I'm a wood guy too but if I were to attempt a repair like Stlshrk here's what I would do.

On a firm surface like a cement floor I'd bash the handle down on the floor to seat the metal mall as firm as possible. Then take a propane torch and seize the top of the fiberglass handle at the end of the mall.
 
I actually had the head of my fiberglass handled maul fly off a couple years ago. They make a special epoxy repair kit for these. I couldn't find one without a new handle at either depot or lowes, they were packaged together. Then I was in walmart and figured I'd take a look. Lo and behold, for about 3 bucks they had the special epoxy kit for these handles. Followed the directions which were essentially clean out the old crap, pack in a gasket(included) to keep epoxy from flowing down the handle, and mix and pour the epoxy. Two years and many cords later it's still holding strong.
 
I tried a few different fixes and they all failed. I used JB Weld like you mentioned 2 years ago and still working.
 
I tried the quick fix yesterday by just filling the top after seating the head, with regular JB weld. Let it set a day, but after 20-30 licks the head started slipping again. So I went ahead and removed the handle, cleaned the head and handle and decided to use some JB quick weld (epoxy). I'll give it another try tomorrow after good and dry. Nice to know that Wal-Mart has something to try if this doesn't work out.

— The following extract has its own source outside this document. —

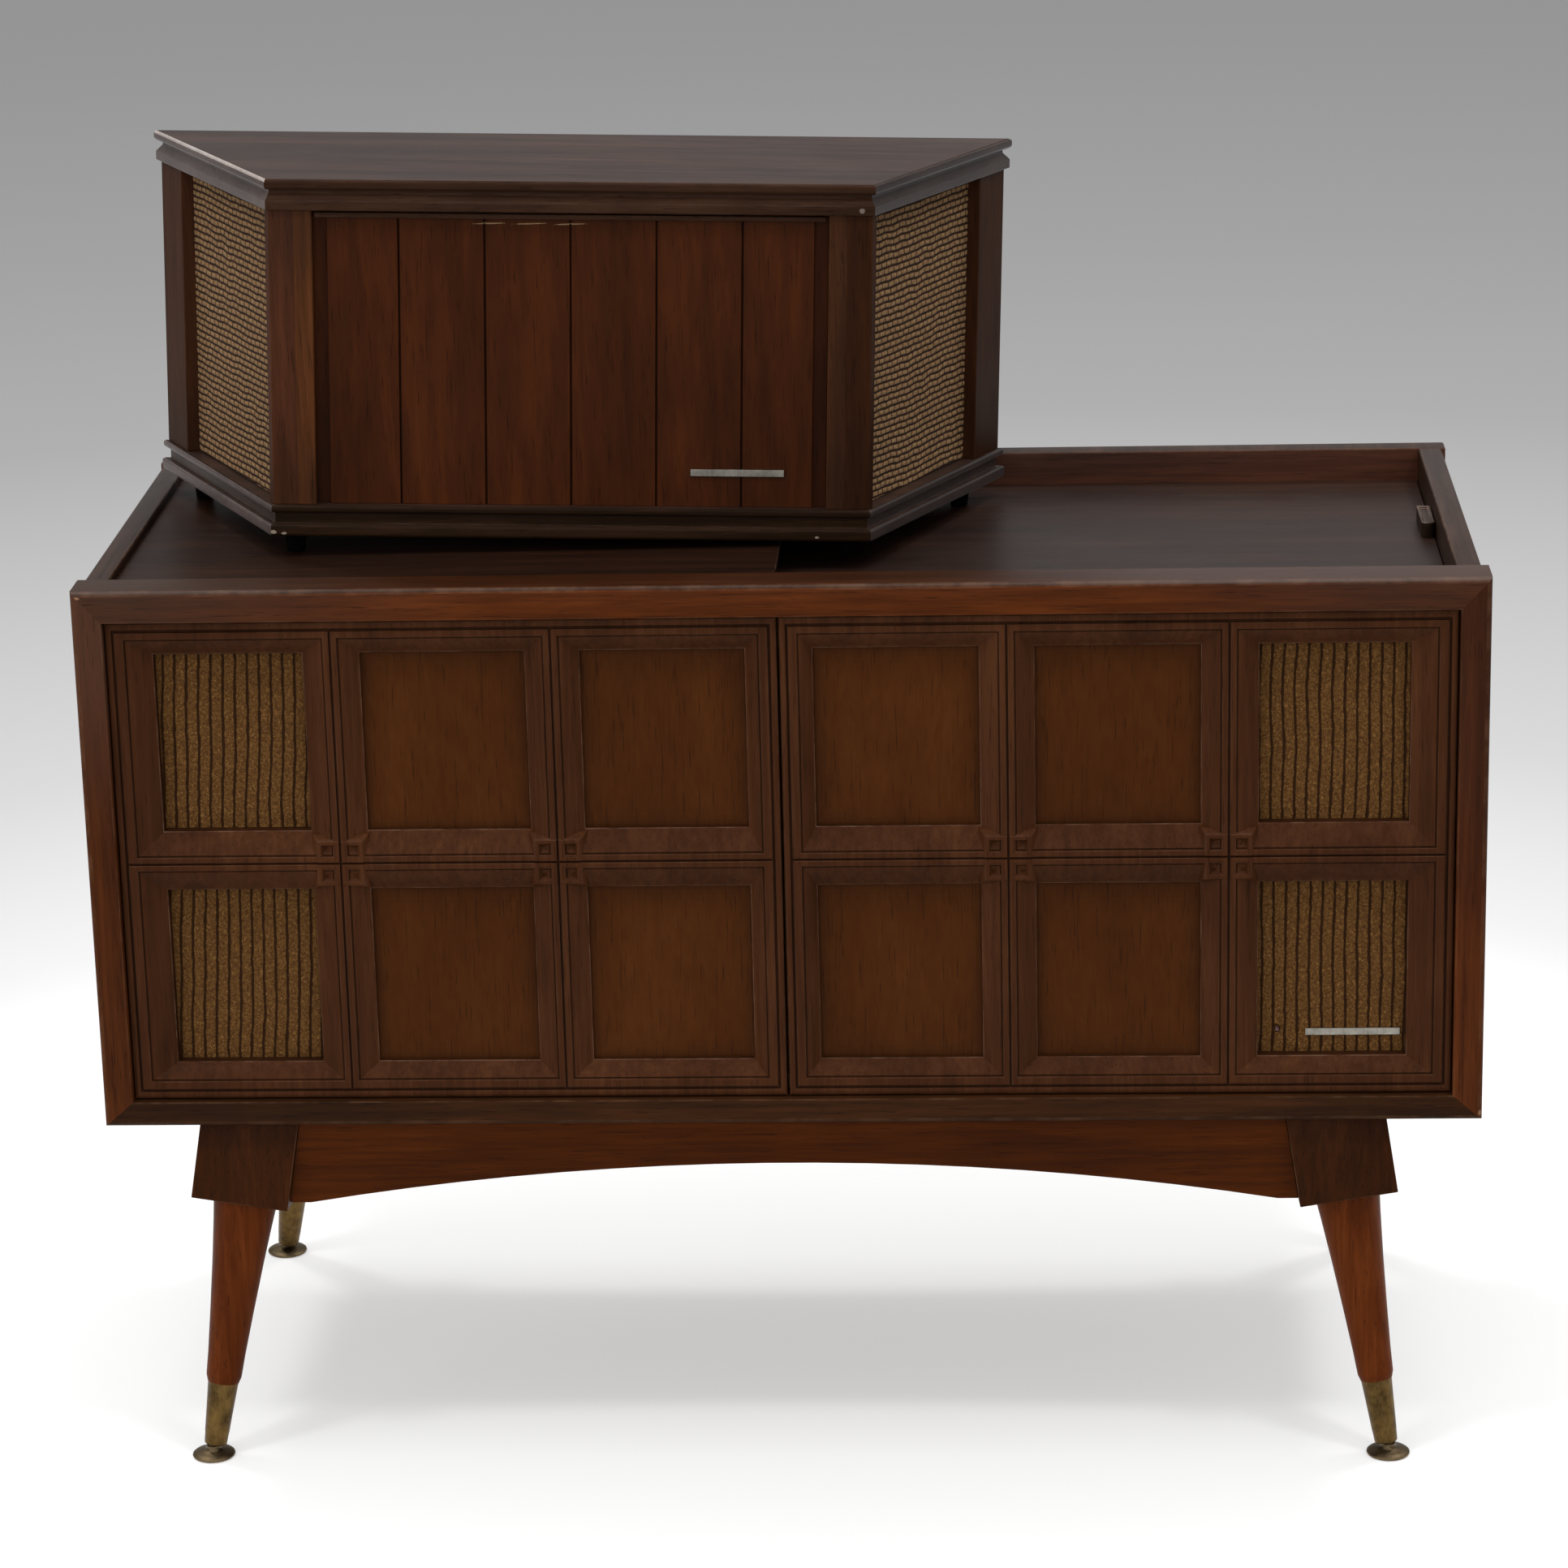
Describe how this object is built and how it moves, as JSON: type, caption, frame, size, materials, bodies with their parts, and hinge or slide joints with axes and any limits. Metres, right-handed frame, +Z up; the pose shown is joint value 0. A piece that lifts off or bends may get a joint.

As for the thoughts on the wood handle. I've got an old maul with a wood handle that I like as well. And if I was just splitting at the shed all the time it would be fine. But when I bust up some rounds just to make them easier to handle in the woods, I prefer the fiberglass. I can abuse it without much worry. However, said abuse will never again be striking the maul with a sledge... Real Homer Simpson moment, eh? DOAH!
 
Stlshrk said:
But when I bust up some rounds just to make them easier to handle in the woods, I prefer the fiberglass. I can abuse it without much worry.
yeah, i understand that. you can drive over it, overswing, whatever. My new(er) wood handled 8lb maul has a plastic sleeve, and while i don't miss as much as I used to, it happens, that seems to be a nice upgrade compared to my 6lb-er which has had bad luck and is on it's third handle (the last break just happened for no reason, it musta been a bum handle)
 
Just a quick update.
The quick setting epoxy also cracked.

After I redid the epoxy with some normal 24 hr setting type (loctite, I think), it has been fine for a couple of weeks. I sealed the bottom with the Goop again (to keep it from leaking down). And, although the epoxy hasn't cracked again or anything, I find myself being extra careful with it now. You know, looking at the head and epoxy every 5 or 6 swings, just to check. I don't know how long the confidence will take to return. I find myself usually leaving it (6lb'er) aside for the 8lb mual.